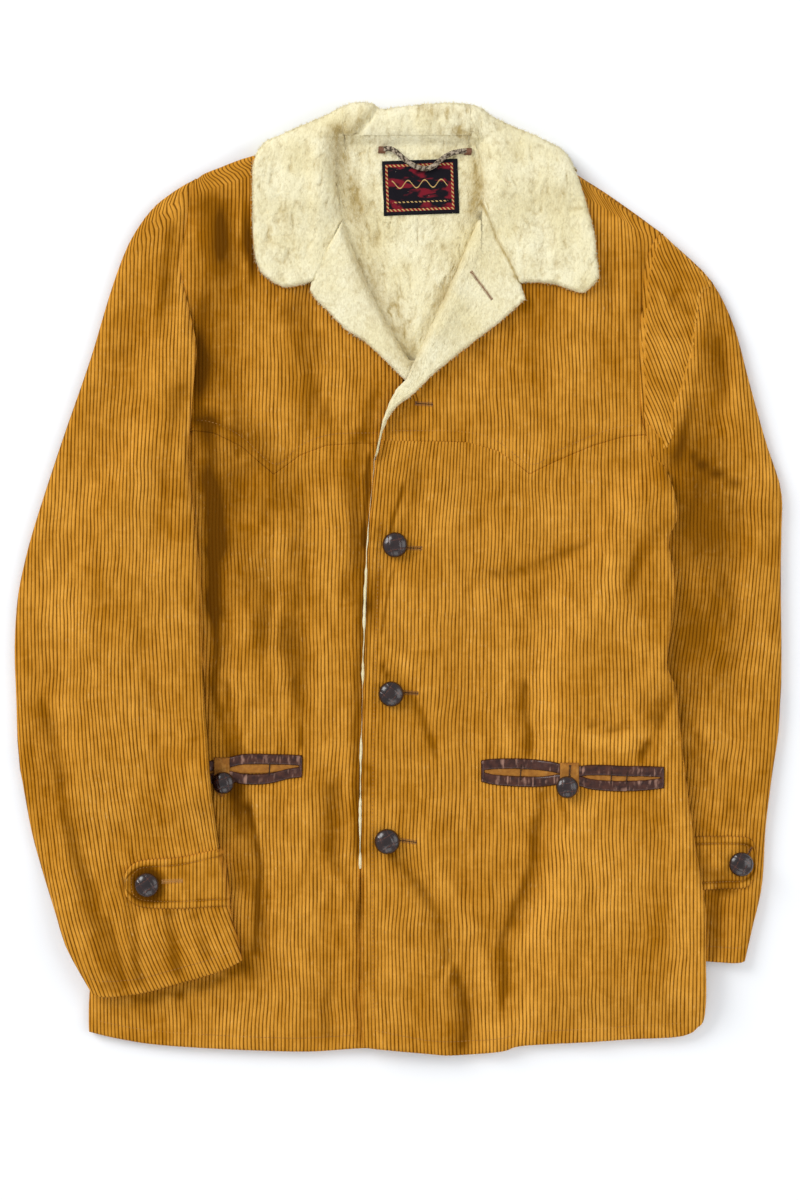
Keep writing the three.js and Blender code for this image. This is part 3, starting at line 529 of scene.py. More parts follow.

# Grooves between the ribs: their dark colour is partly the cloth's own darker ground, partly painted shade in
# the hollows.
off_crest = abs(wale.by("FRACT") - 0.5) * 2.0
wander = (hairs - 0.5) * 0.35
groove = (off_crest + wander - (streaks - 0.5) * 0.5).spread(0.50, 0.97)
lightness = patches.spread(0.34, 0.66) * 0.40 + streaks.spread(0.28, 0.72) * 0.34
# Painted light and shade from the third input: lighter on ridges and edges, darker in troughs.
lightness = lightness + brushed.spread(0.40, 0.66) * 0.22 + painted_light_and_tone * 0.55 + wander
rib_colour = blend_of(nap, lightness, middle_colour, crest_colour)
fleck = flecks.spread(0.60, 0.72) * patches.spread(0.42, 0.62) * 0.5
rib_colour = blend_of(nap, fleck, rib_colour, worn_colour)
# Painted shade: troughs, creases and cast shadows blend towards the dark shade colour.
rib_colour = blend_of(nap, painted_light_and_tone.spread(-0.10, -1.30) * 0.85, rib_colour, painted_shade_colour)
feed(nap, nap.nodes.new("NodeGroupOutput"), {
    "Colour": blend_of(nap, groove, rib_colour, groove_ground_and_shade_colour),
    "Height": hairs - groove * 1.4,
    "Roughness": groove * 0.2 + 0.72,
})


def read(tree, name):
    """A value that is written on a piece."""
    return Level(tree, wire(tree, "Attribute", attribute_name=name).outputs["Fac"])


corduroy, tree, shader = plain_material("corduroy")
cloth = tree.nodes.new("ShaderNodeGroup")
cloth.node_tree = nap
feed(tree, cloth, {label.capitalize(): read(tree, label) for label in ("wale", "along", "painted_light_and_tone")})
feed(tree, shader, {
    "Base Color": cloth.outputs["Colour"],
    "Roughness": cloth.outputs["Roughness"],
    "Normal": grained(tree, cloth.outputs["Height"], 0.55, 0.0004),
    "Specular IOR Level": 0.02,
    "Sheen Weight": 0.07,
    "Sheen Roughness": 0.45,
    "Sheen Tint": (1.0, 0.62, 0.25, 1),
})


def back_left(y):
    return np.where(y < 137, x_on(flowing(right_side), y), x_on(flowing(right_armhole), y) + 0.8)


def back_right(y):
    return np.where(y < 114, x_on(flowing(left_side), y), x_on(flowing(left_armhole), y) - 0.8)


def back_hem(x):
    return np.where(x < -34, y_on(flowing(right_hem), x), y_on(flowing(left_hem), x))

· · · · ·

### What is asked
Show the data once more, exactly as it was written.

### Task response
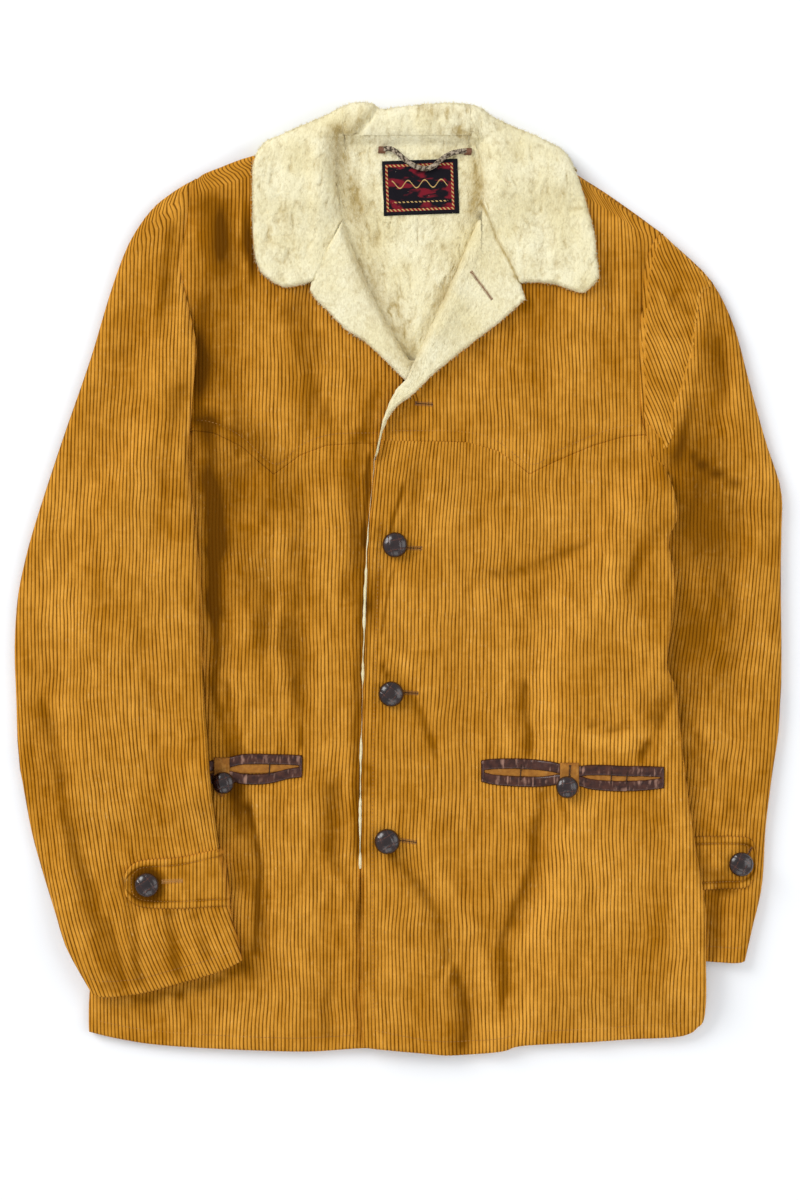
Keep writing the three.js and Blender code for this image. This is part 3, starting at line 529 of scene.py. More parts follow.

# Grooves between the ribs: their dark colour is partly the cloth's own darker ground, partly painted shade in
# the hollows.
off_crest = abs(wale.by("FRACT") - 0.5) * 2.0
wander = (hairs - 0.5) * 0.35
groove = (off_crest + wander - (streaks - 0.5) * 0.5).spread(0.50, 0.97)
lightness = patches.spread(0.34, 0.66) * 0.40 + streaks.spread(0.28, 0.72) * 0.34
# Painted light and shade from the third input: lighter on ridges and edges, darker in troughs.
lightness = lightness + brushed.spread(0.40, 0.66) * 0.22 + painted_light_and_tone * 0.55 + wander
rib_colour = blend_of(nap, lightness, middle_colour, crest_colour)
fleck = flecks.spread(0.60, 0.72) * patches.spread(0.42, 0.62) * 0.5
rib_colour = blend_of(nap, fleck, rib_colour, worn_colour)
# Painted shade: troughs, creases and cast shadows blend towards the dark shade colour.
rib_colour = blend_of(nap, painted_light_and_tone.spread(-0.10, -1.30) * 0.85, rib_colour, painted_shade_colour)
feed(nap, nap.nodes.new("NodeGroupOutput"), {
    "Colour": blend_of(nap, groove, rib_colour, groove_ground_and_shade_colour),
    "Height": hairs - groove * 1.4,
    "Roughness": groove * 0.2 + 0.72,
})


def read(tree, name):
    """A value that is written on a piece."""
    return Level(tree, wire(tree, "Attribute", attribute_name=name).outputs["Fac"])


corduroy, tree, shader = plain_material("corduroy")
cloth = tree.nodes.new("ShaderNodeGroup")
cloth.node_tree = nap
feed(tree, cloth, {label.capitalize(): read(tree, label) for label in ("wale", "along", "painted_light_and_tone")})
feed(tree, shader, {
    "Base Color": cloth.outputs["Colour"],
    "Roughness": cloth.outputs["Roughness"],
    "Normal": grained(tree, cloth.outputs["Height"], 0.55, 0.0004),
    "Specular IOR Level": 0.02,
    "Sheen Weight": 0.07,
    "Sheen Roughness": 0.45,
    "Sheen Tint": (1.0, 0.62, 0.25, 1),
})


def back_left(y):
    return np.where(y < 137, x_on(flowing(right_side), y), x_on(flowing(right_armhole), y) + 0.8)


def back_right(y):
    return np.where(y < 114, x_on(flowing(left_side), y), x_on(flowing(left_armhole), y) - 0.8)


def back_hem(x):
    return np.where(x < -34, y_on(flowing(right_hem), x), y_on(flowing(left_hem), x))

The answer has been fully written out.